The United States Supreme Court voted 5-4 last week to uphold the hunting and fishing rights granted to Chippewa bands more than 150 years ago. This resolution of a nine-year legal battle points the way for both supporters and opponents of the differential treatment of Native Americans to find resolution of their problems in a way that will be fair to everyone.
The case focused on the original treaty, a presidential order by Zachary Taylor, an 1855 treaty and the statehood of Minnesota in 1858. In 1837, the leaders of a dozen Chippewa bands agreed to cede more than 11 million acres in what would become Minnesota and Wisconsin to the United States government in return for, among other things, $9,500, $5 in tobacco and “the privilege of hunting, fishing and gathering … during the pleasure of the President of the United States.”
President Taylor did not possess this pleasure and rescinded the hunting and fishing rights in 1850. In 1990, the Mille Lacs band, seeking to preserve its cultural identity, was forced to fight for the rights set out in the treaty by suing Minnesota. By 1993, the Fond du Lac band had joined the plaintiffs, while nine counties, as well as land owners of Lake Mille Lacs, joined the state as defendants, arguing the state had the right to regulate Chippewa activities on the land in light of Taylor’s executive order. Last week the Supreme Court settled the matter by stating that the majority opinion, written by Justice Sandra Day O’Connor, was that President Taylor’s executive order was not authorized by federal law.
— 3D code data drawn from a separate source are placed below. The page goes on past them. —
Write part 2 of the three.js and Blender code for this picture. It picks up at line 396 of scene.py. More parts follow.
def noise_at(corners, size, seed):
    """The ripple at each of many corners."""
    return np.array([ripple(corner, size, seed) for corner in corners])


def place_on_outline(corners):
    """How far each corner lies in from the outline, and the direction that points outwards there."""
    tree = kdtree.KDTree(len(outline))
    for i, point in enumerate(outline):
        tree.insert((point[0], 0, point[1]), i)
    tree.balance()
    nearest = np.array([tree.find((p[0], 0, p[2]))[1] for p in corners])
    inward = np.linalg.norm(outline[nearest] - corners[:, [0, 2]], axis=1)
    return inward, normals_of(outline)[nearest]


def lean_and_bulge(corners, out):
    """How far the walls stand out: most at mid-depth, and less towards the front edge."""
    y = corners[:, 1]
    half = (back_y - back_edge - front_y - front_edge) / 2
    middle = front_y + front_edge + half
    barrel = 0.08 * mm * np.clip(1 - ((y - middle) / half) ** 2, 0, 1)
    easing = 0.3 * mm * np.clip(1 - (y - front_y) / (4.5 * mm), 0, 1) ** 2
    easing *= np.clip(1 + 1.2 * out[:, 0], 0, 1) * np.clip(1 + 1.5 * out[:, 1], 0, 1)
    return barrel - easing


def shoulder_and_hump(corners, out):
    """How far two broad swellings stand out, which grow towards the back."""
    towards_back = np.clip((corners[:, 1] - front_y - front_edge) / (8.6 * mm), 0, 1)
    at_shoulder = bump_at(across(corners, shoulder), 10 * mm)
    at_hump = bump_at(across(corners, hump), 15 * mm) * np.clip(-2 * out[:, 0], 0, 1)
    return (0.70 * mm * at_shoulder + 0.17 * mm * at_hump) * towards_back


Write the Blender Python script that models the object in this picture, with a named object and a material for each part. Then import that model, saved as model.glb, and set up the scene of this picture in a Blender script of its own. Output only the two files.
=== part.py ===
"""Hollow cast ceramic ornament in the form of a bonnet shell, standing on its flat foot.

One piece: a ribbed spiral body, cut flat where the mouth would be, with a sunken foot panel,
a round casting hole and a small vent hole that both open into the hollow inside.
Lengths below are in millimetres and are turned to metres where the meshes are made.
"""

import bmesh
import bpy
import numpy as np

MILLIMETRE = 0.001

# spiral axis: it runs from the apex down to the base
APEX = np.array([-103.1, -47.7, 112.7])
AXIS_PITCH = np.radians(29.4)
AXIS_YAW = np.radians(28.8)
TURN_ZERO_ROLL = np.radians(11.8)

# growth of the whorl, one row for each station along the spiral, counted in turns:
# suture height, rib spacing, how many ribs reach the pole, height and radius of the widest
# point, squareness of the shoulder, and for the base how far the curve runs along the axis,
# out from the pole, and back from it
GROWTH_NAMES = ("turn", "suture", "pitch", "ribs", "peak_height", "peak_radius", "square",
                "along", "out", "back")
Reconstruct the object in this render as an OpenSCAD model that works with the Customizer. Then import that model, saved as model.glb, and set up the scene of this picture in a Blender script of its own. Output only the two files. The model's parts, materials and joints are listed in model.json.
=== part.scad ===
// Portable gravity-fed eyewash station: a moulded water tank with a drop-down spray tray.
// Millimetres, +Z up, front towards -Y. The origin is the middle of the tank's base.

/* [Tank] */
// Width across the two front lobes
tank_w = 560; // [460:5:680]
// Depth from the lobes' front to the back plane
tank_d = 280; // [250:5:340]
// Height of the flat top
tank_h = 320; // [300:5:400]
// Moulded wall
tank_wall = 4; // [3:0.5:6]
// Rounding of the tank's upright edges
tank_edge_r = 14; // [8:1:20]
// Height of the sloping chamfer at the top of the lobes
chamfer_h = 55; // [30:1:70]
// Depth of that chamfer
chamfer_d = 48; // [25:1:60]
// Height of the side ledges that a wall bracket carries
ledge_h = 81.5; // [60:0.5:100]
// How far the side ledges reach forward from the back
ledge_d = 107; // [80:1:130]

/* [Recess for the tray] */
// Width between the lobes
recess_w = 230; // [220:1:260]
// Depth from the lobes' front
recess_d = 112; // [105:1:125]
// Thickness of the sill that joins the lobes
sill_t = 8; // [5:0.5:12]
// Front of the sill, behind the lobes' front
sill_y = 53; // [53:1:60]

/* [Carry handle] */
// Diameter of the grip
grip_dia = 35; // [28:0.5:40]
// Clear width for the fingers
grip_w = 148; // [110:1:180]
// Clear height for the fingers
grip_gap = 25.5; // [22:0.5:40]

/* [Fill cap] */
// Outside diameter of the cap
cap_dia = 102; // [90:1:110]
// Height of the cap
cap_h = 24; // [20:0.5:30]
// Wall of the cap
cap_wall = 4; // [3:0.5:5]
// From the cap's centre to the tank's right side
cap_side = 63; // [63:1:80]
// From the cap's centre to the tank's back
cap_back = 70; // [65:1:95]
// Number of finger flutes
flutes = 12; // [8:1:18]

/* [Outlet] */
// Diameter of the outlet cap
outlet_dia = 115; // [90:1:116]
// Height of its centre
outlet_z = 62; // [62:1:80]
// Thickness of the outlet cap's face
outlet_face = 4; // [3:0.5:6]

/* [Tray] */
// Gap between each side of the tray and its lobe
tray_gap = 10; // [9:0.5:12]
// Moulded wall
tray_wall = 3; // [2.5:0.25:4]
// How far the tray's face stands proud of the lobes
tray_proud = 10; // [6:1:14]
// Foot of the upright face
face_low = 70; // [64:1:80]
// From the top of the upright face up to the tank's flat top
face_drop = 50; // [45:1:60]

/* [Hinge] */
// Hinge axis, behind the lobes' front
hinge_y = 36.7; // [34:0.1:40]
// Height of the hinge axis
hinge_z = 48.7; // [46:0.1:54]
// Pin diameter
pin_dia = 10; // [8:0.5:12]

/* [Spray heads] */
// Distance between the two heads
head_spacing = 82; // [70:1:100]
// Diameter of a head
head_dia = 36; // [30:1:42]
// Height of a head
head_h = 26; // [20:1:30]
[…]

Activists have frequently argued that Native Americans cannot receive equitable treatment in federal courts founded on a concept of land ownership; a fundamental philosophy Native Americans do not share. This recent decision shows that their worries were misplaced. United States courts will stand by past agreements and treaties whether or not they are currently popular. Native American groups need not fear them. Rather, Native Americans must exercise their legal rights and demand the support of the government when they have legitimate claims.
Likewise, groups that have opposed separate rights for Native Americans must stand by agreements that do in fact grant differential treatment. They should not focus on the concept of preservation of a unique culture. Instead they should ask what we and our ancestors have committed to, and then live up to those obligations. By fulfilling our duties, we demonstrate respect and we peacefully settle our disputes.
Last November, Minnesota voters passed an amendment to the state constitution making hunting and fishing a “valued part of our heritage (to be) forever preserved for the people.” The Chippewa are among “the people,” and hunting and fishing are more a part of their heritage than of any other Minnesotan’s. If our multicultural society is to survive, we must have mutual respect and a shared recognition that the buck must stop somewhere. In the United States, it stops at the Supreme Court, and we must stand behind its rulings. In the end, the fish will not disappear from Lake Mille Lacs and the tourists will not stop visiting the area. This peaceful resolution shows that we can settle cultural disputes reasonably.